──────── EXTRACTED RECORDS ────────

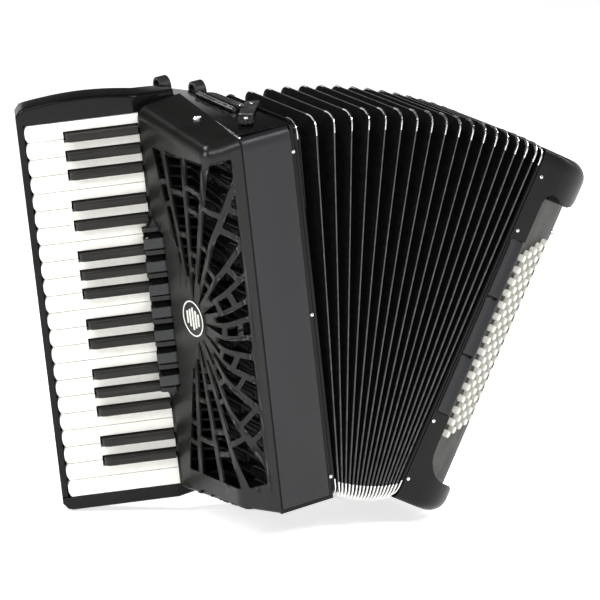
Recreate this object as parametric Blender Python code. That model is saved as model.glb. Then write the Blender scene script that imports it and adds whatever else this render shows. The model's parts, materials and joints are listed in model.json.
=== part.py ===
"""Piano accordion, fanned open at the top: 37 keys, 80 bass buttons, 10 registers.

Every size below is in millimetres; the meshes are written in metres.  The treble half and the bass
half are each modelled upright in their own frame: X towards the bass hand, Y to the back, Z up the
instrument, with the origin at the lower front corner of the face that the bellows is pinned to.
Two empties lean those frames apart, and the whole stands on its lowest corners at world zero.
"""

import math

import bmesh
import bpy
from mathutils import Matrix, Vector

MM = 0.001
GAP = 0.3

# The stance: how far the treble half leans left, and how far the bellows is fanned open.
LEAN = math.radians(9.9)
FAN = math.radians(33.6)

# Treble case.
CASE_HEIGHT = 418.0
CASE_BACK_HEIGHT = 441.0
CASE_DEPTH = 165.0
PANEL_WIDTH = 66.0
PANEL_BULGE = 4.5
CASE_WALL = 7.0

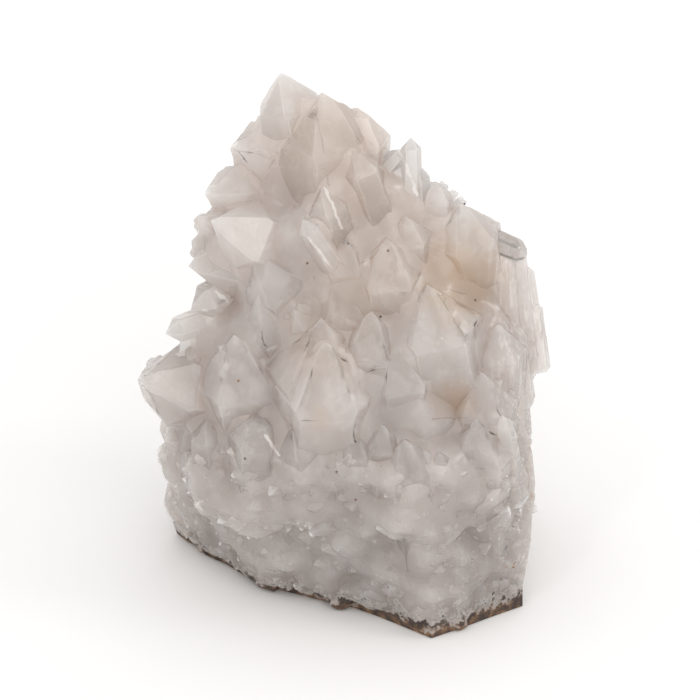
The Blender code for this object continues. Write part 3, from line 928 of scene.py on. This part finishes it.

────────

__YOUR OBJECTIVE__:
Set down, exactly as written, each line of the data from its opening line through the one containing "buttons, 10 registers.". Output nothing more.

__IN RESPONSE__:
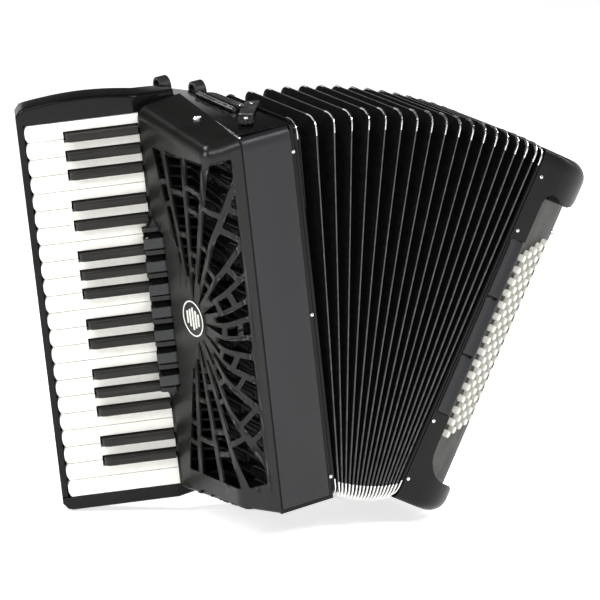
Recreate this object as parametric Blender Python code. That model is saved as model.glb. Then write the Blender scene script that imports it and adds whatever else this render shows. The model's parts, materials and joints are listed in model.json.
=== part.py ===
"""Piano accordion, fanned open at the top: 37 keys, 80 bass buttons, 10 registers.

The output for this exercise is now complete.